◆ GOAL ◆
Quote verbatim the span of lines that begins the listing below and closes with the line containing "them, stems beyond.".
================================
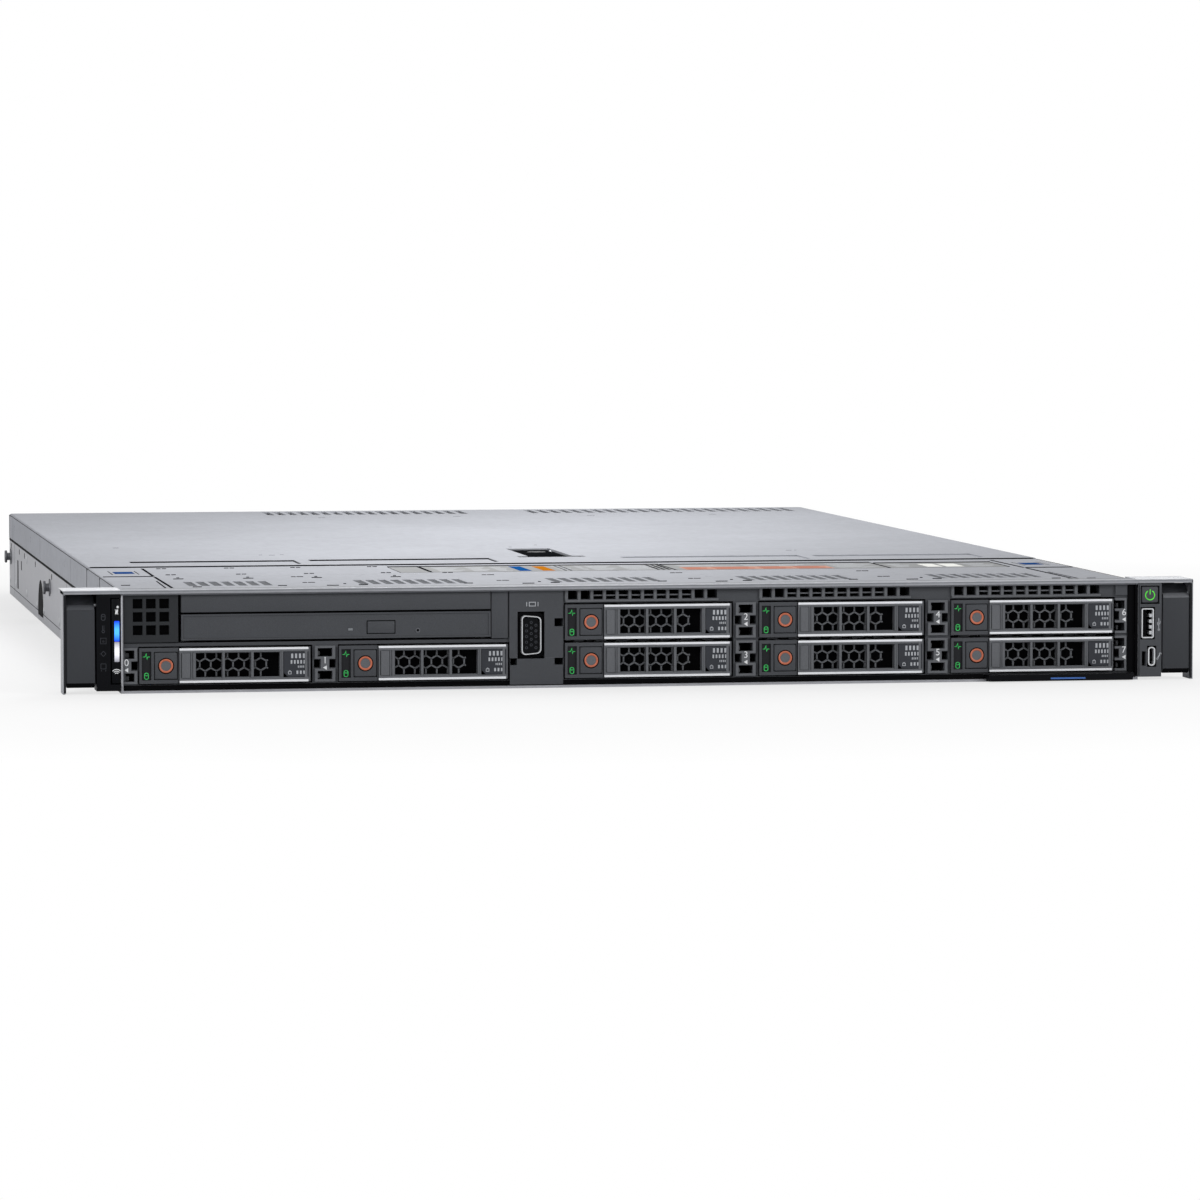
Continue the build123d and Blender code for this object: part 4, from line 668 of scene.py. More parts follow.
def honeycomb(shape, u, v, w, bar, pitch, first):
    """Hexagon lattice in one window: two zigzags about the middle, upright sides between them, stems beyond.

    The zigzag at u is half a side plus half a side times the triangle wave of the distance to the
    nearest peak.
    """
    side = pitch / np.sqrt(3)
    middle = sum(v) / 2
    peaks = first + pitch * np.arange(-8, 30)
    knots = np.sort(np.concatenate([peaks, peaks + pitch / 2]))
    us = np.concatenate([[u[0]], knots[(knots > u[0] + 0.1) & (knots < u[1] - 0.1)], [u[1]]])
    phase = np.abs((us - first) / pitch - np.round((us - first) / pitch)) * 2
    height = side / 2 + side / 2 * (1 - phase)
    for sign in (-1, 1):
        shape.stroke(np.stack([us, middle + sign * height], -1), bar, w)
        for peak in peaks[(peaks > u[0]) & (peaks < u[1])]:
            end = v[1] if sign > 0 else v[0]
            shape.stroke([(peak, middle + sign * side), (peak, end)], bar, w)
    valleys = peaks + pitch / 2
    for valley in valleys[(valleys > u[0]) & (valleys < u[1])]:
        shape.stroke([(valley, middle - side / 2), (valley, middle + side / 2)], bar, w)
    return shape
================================
◆ PROBLEM SOLUTION ◆
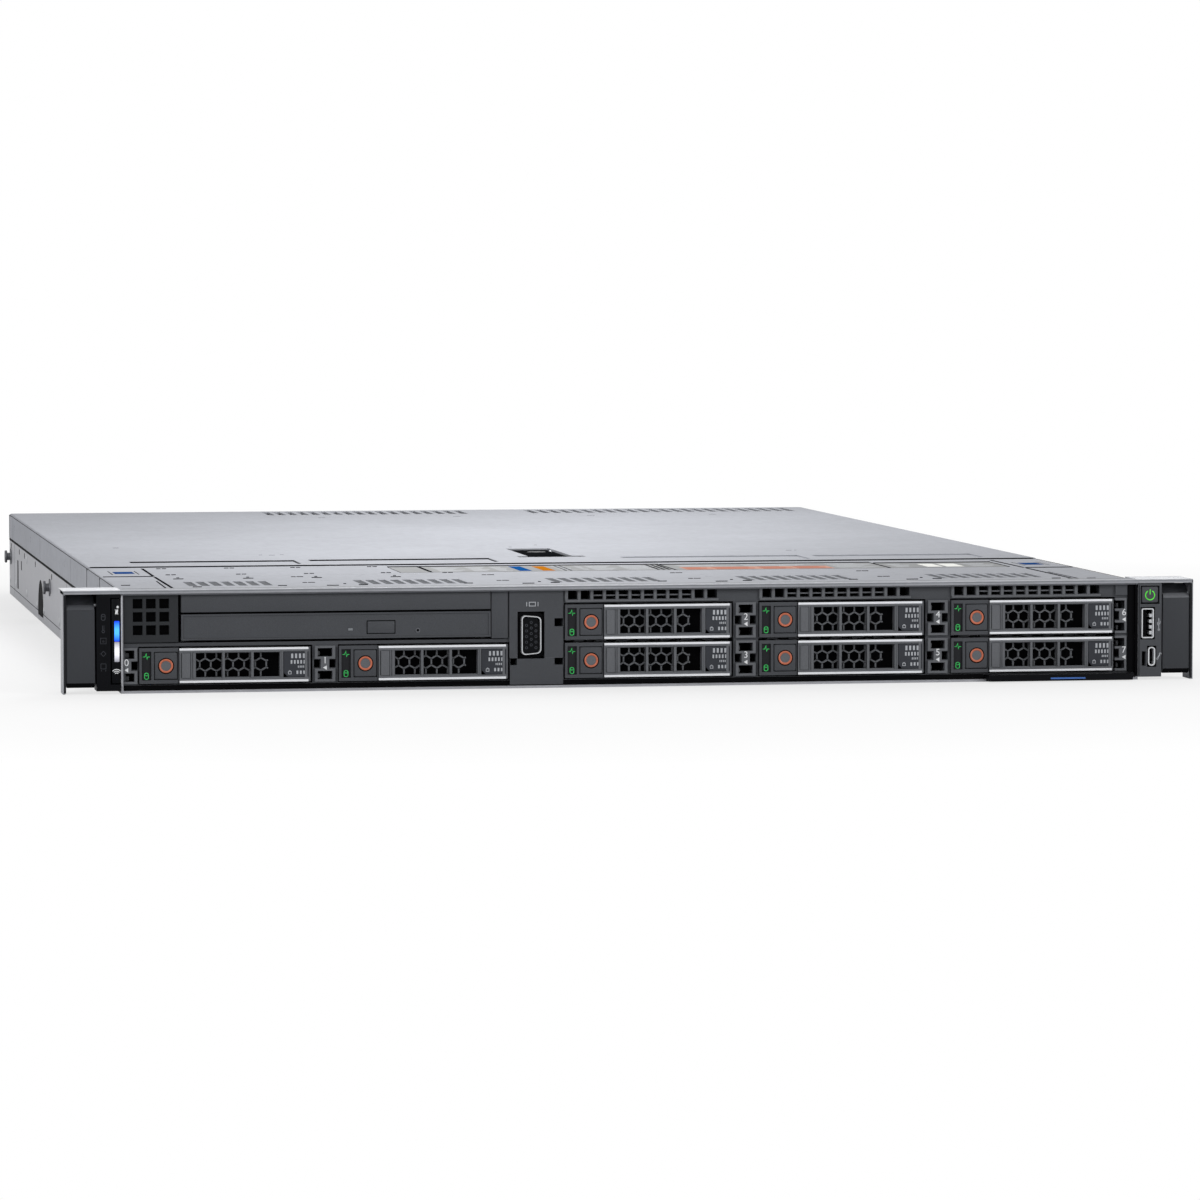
Continue the build123d and Blender code for this object: part 4, from line 668 of scene.py. More parts follow.
def honeycomb(shape, u, v, w, bar, pitch, first):
    """Hexagon lattice in one window: two zigzags about the middle, upright sides between them, stems beyond.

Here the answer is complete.